All of the game’s difficulty and complexity come from managing the cameras to prevent enemy robots from entering your base to destroy the power core.  It only takes one hit to bring down your base, leaving the margin of error to near zero.  The bases’ maze-like qualities help keep the robots at bay, but the one and done rule can be very frustrating to uncoordinated players.  Nearly all of the levels are quick, 2-3 minute affairs, so a defeat will only set you back so far.  The exception to this rule lies in the survival challenges, which pit players against three waves of enemies.  These levels are only found in the challenge missions, but that doesn’t  make the steep penalty any easier to swallow.

Players will have twelve cameras to work from, each providing a different point of view.  Whereas players could get away with only cursory glances to either the gamepad or TV screen, Guard demands players remain attentive to both.  Quick reflexes are also a must, as some enemies really haul the electronic mail once they begin to go after cameras, or make into the player’s base.  The aforementioned touch screen issue only increase the opportunity for slip-ups, putting the failure state on the controls, rather than the player.  Despite all of the challenges and chaos the game will throw out, Star Fox Guard works both as a party game, and as a single-player experience.  The pandemonium can certainly feel like too much to handle at times, but the game is by no means impossible without another set of eyes.

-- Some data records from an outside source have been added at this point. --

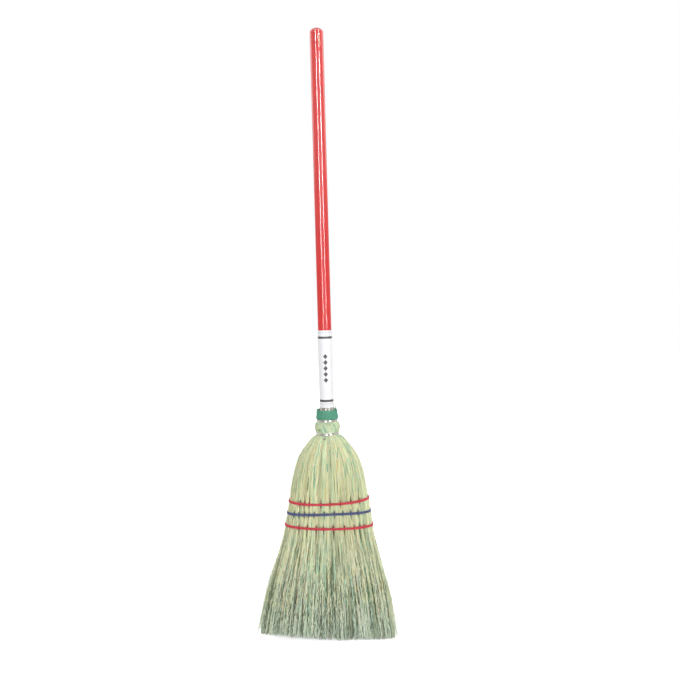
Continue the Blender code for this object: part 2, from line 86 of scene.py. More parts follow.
def length(name, description, default):
    """A size in the panel."""
    return bpy.props.FloatProperty(name=name, description=description, default=default, unit="LENGTH")


def hex_colour(name, description, default):
    """A colour in the panel, as sRGB hex."""
    return bpy.props.StringProperty(name=name, description=description, default=default)


def amount(name, description, default):
    """A count in the panel."""
    return bpy.props.IntProperty(name=name, description=description, default=default, min=10)


class HandleSettings(bpy.types.PropertyGroup):
    radius: length("Radius", "Radius of the turned stick", HANDLE_BOX[1].x)
    dome: length("Dome", "Height of the rounded top", 8.5 * MM)
    lacquer: hex_colour("Lacquer", "Colour of the lacquer, as hex", "#DF312D")
    bare_wood: hex_colour("Bare wood", "Colour of the chipped patch, as hex", "#DEB496")


class LabelSettings(bpy.types.PropertyGroup):
    paper: hex_colour("Paper", "Colour of the paper, as hex", "#F4F4F7")
    ink: hex_colour("Ink", "Colour of the bands, as hex", "#413B3E")
    band_height: length("Band height", "Height of a black band", 4.8 * MM)
    band_margin: length("Band margin", "From the label's end to the middle of a band", 16.1 * MM)


class CollarSettings(bpy.types.PropertyGroup):
    tape: hex_colour("Tape", "Colour of the tape, as hex", "#5A9F85")
    wrinkle: length("Wrinkle", "Height of the tape's folds", 0.5 * MM)


class WireSettings(bpy.types.PropertyGroup):
    thickness: length("Thickness", "Diameter of the wire", 1.72 * MM)
    pitch: length("Pitch", "From one turn to the next", 1.85 * MM)
    metal: hex_colour("Metal", "Colour of the tinned wire, as hex", "#BDBBB6")


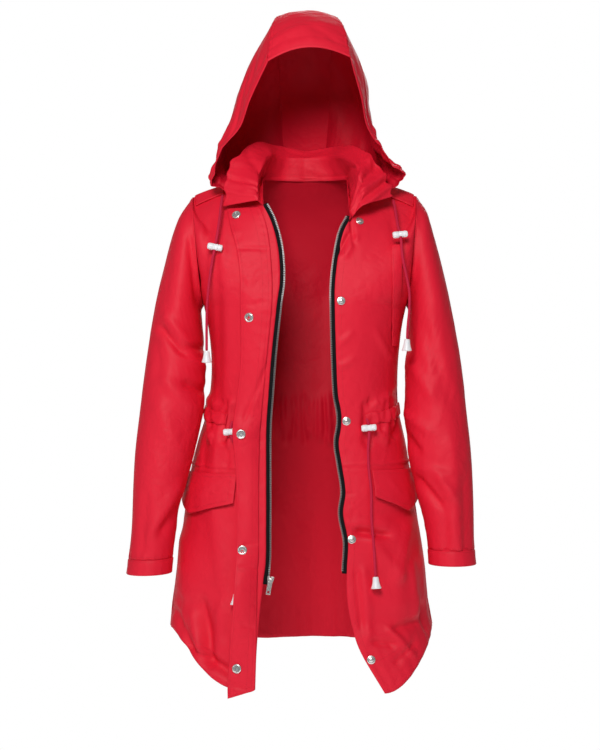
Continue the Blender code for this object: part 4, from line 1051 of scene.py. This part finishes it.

Robots come in many shapes and sizes, and are gradually introduced throughout the entire campaign.  Even after completing the main campaign, I noticed that my enemy index was still incomplete.  In games with very few elements and mechanics, each part of the experience becomes that much more noticeable, so it was impressive that Platinum and Nintendo were able to churn out enough varieties to keep the gameplay fresh.  The Chaos-Class robots, those designed to attack cameras, are especially creative.  Chaos robots can fly in, sneak in, teleport, and explode, and steal your cameras, so it’s rare to find an end-all solution for dealing with the entire army.  Players will need to experiment with different camera locations and combinations for each defense operation.


Each camera upgrade has its own strength and weakness.  For example, the lock-on can bypass a lot of enemy defenses, but is slower to execute, and the ice gun is capable of freezing any enemy, but is only able to destroy airborne robots.  Players will need to experiment with strategies to use these special cameras in combination the standard issue variety in order to find an effective strategy.  Furthermore, players will only have limited access to these cameras.  In the beginning, players can only use one special camera at a time, eventually working their way up to three.  With twelve cameras to control in total, only being able to upgrade three does not sound like a lot; that’s because it isn’t, and for good reason.  Keeping the number of cameras used down keeps players on edge, and ensures they will never have an easy time dealing with these mechanized raiders.

Though the team of Platinum and Nintendo can keep the action fresh and exciting for the first few run-throughs of a level, replay ability drops off almost immediately after.  Robots will always appear in the exact same pattern, making your plan of attack in later levels a mixture of strategy and memorization.  Since multiplayer allows players to customize their robot army any way they want, the chance of a repeat performance is drastically reduced.  Multiplayer will also be where players who want to rank up to 50 will spend much of their time.

For a $15 mini-game with only one selling point, Platinum and Nintendo went the distance to wring out as much as possible out of Star Fox Guard before putting the title to market.  The game works as both a party experience, but those who like to play along certainly won’t miss out on the full experience.  Tension remains high throughout the entire title, and the player never really gains an upper hand on the robot onslaught, which is evidence of a steady difficulty progression.  Since no single camera is all-powerful, players can rest assured (or maybe not), that Star Fox Guard has no easy solution, preventing the player from becoming bored of sitting behind a chair while moving cameras about.  If you’ve already purchased Guard as a part of the Star Fox Zero physical package, you won’t have to worry about wasting your time with this one.  If you’re a fan of strategy, or just want another party game to add to your collection, Star Fox Guard is worth a look or twelve.